The recession was scored by the National Bureau of Economic Research (NBER) as starting in December, 2007, and ending in June, 2009.  That was already the longest recession since the Great Depression.  The much bigger problem is that there has been no real recovery since then.  What we have suffered instead, according to the numbers, is the worst recovery since the Great Depression.

Total employment as of November was still 3.2 million jobs below its peak just before the recession started, 5 years ago!  Yet since then, the working age population has increased by 11.2 million.  That is why America is now still 14.7 million jobs short of full employment.

This is the worst performance since the Great Depression, and probably before.  In every other recession since the Great Depression, employment soared past its prior peak within a year or two after the recovery.  During Reagan’s recovery, 60 months after the prior peak, when the recession started, employment was breaking new records, with jobs 7.8% above that prior peak.  As Louis Woodhill reported at realclearmarkets.com on December 10, “If the Obama recovery had been as strong as the Reagan recovery, there would be 14.8 million more Americans working right now.”

Obama’s poor jobs record reflects his poor record of economic growth.  Since the start of the recovery 13 quarters ago, real economic growth has averaged 2.21%.  During the first 13 quarters of the Reagan recovery, real economic growth boomed by an average of 5.67%, more than 2 ½ times higher.  Obama apologists can’t argue that Obama’s recovery is so bad because the recession was so bad.  The American historical record is the deeper the recession the stronger the recovery.

That poor record of jobs and economic growth is the reason why middle class incomes have declined so sharply under Obama.  Median household income has declined by over $4,000 a year since Obama became President, or the equivalent of losing one month’s income every year.  Moreover, the decline has been twice as fast after the recession supposedly ended than during the recession.  As the Wall Street Journal summarized in its August 25-26 weekend edition, “For household income, in other words, the Obama recovery has been worse than the Bush recession.”

That poor record on jobs, incomes, and economic growth is also the reason that poverty has soared under Obama.  More Americans are in poverty today than at any time in the more than 50 years that the Census Bureau has been tracking poverty.  This is how we know that Obama loves poor people, because he is creating so many of them.

How long should America give Obama to get the country past the recession?   Before this last recession, America’s recessions since the Great Depression lasted 10 months on average, with the longest previously at 16 months.  But here we are 60 months after the last recession started, and still no real recovery.  Based on the historical record, we should be completing now the third year of an historic boom.

The chief excuse of the Obama apologists is that what we have suffered was not just a recession, but a financial crisis, and, they argue, recovery from a financial crisis takes a lot longer than recovery from a recession.  But that is not the experience of the American, free market, capitalist economy.  The experience of the American economy is reported in full at the National Bureau of Economic Research, as just cited above.  That is the standard by which the performance of Obamanomics is to be judge.

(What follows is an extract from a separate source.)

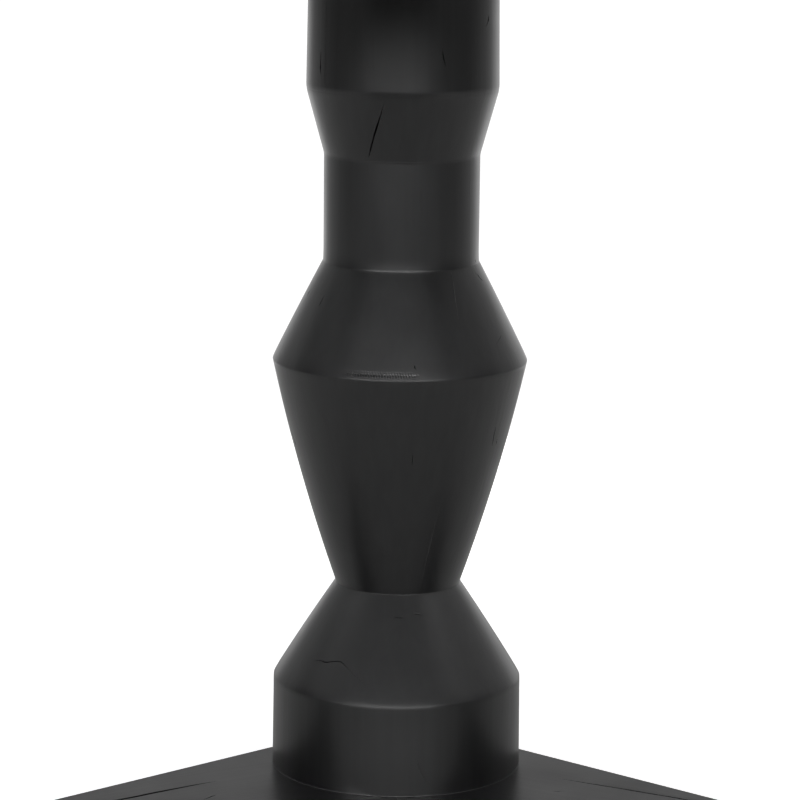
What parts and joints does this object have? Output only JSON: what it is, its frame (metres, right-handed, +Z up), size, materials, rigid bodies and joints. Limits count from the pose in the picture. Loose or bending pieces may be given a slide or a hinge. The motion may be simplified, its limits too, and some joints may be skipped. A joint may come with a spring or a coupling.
{
  "type": "pedestal table",
  "caption": "Round wooden pedestal table: board top on a column of turned cones and cylinders, three-armed tapering foot with levelling feet.",
  "frame": {"origin": "on the floor, under the middle of the column", "axes": "+Z up, +Y along the back arm of the foot, +X to the right seen from the front"},
  "size_m": [0.8, 0.8, 0.762],
  "materials": {
    "ebonised_foot": "ebonised oak, satin lacquer",
    "ebonised_column": "ebonised turned wood, satin lacquer",
    "ebonised_top": "ebonised oak boards, satin lacquer",
    "spline_beech": "planed beech, unfinished",
    "black_steel": "powder coated matt black",
    "zinc_plated_steel": "bright zinc plate",
    "brass": "machined brass",
    "black_nylon": "moulded nylon"
  },
  "bodies": {
    "table": {"foot_arm_left": "ebonised_foot", "foot_arm_right": "ebonised_foot", "foot_arm_back": "ebonised_foot", "foot_spline_front": "spline_beech", "foot_spline_left": "spline_beech", "foot_spline_right": "spline_beech", "hub_plate": "black_steel", "hub_screws": "zinc_plated_steel", "column_drum": "ebonised_column", "column_lower_cone": "ebonised_column", "column_long_cone": "ebonised_column", "column_upper_cone": "ebonised_column", "column_neck": "ebonised_column", "column_swell": "ebonised_column", "column_head": "ebonised_column", "tie_rod": "zinc_plated_steel", "rod_boss": "zinc_plated_steel", "top_board_1": "ebonised_top", "top_board_2": "ebonised_top", "top_board_3": "ebonised_top", "top_board_4": "ebonised_top", "top_board_5": "ebonised_top", "top_board_6": "ebonised_top", "top_board_7": "ebonised_top", "top_board_8": "ebonised_top", "top_board_9": "ebonised_top", "mounting_plate": "black_steel", "mounting_plate_screws": "zinc_plated_steel", "head_screws": "zinc_plated_steel", "stiffener_left": "black_steel", "stiffener_right": "black_steel", "stiffener_screws": "zinc_plated_steel", "leveller_insert_left": "brass", "leveller_insert_right": "brass", "leveller_insert_back": "brass"},
    "pad_left": {"leveller_pad_left": "black_nylon"},
    "stem_left": {"leveller_stem_left": "zinc_plated_steel"},
    "pad_right": {"leveller_pad_right": "black_nylon"},
    "stem_right": {"leveller_stem_right": "zinc_plated_steel"},
    "pad_back": {"leveller_pad_back": "black_nylon"},
    "stem_back": {"leveller_stem_back": "zinc_plated_steel"}
  },
  "joints": [
    {"name": "leveller_travel_left", "type": "slide", "parent": "table", "child": "pad_left", "axis": [0, 0, -1], "range_m": [0, 0.01]},
    {"name": "leveller_turn_left", "type": "hinge", "parent": "pad_left", "child": "stem_left", "pos_m": [-0.28146, -0.1625, 0.008], "axis": [0, 0, -1], "range_deg": [0, 2880]},
    {"name": "leveller_travel_right", "type": "slide", "parent": "table", "child": "pad_right", "axis": [0, 0, -1], "range_m": [0, 0.01]},
    {"name": "leveller_turn_right", "type": "hinge", "parent": "pad_right", "child": "stem_right", "pos_m": [0.28146, -0.1625, 0.008], "axis": [0, 0, -1], "range_deg": [0, 2880]},
    {"name": "leveller_travel_back", "type": "slide", "parent": "table", "child": "pad_back", "axis": [0, 0, -1], "range_m": [0, 0.01]},
    {"name": "leveller_turn_back", "type": "hinge", "parent": "pad_back", "child": "stem_back", "pos_m": [0, 0.325, 0.008], "axis": [0, 0, -1], "range_deg": [0, 2880]}
  ],
  "couplings": [
    {"joint": "leveller_travel_left", "follows": "leveller_turn_left", "m_per_rad": 0.00019894},
    {"joint": "leveller_travel_right", "follows": "leveller_turn_right", "m_per_rad": 0.00019894},
    {"joint": "leveller_travel_back", "follows": "leveller_turn_back", "m_per_rad": 0.00019894}
  ]
}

The Obama apologists rely on the book, This Time Is Different: Eight Centuries of Financial Folly, by Carmen Reinhart and Kenneth S. Rogoff.  But that book changes the subject, basing its argument on data that “covers sixty-six countries over nearly eight centuries.”  It “goes back as far as twelfth century China and medieval Europe.”  The data “come from Africa, Asia, Europe, Latin America, North America, and Oceania.” 

But that experience does not set the standard of expectations for post depression, free market, capitalist America over the last 70 years, the most powerful economic engine in the history of the world.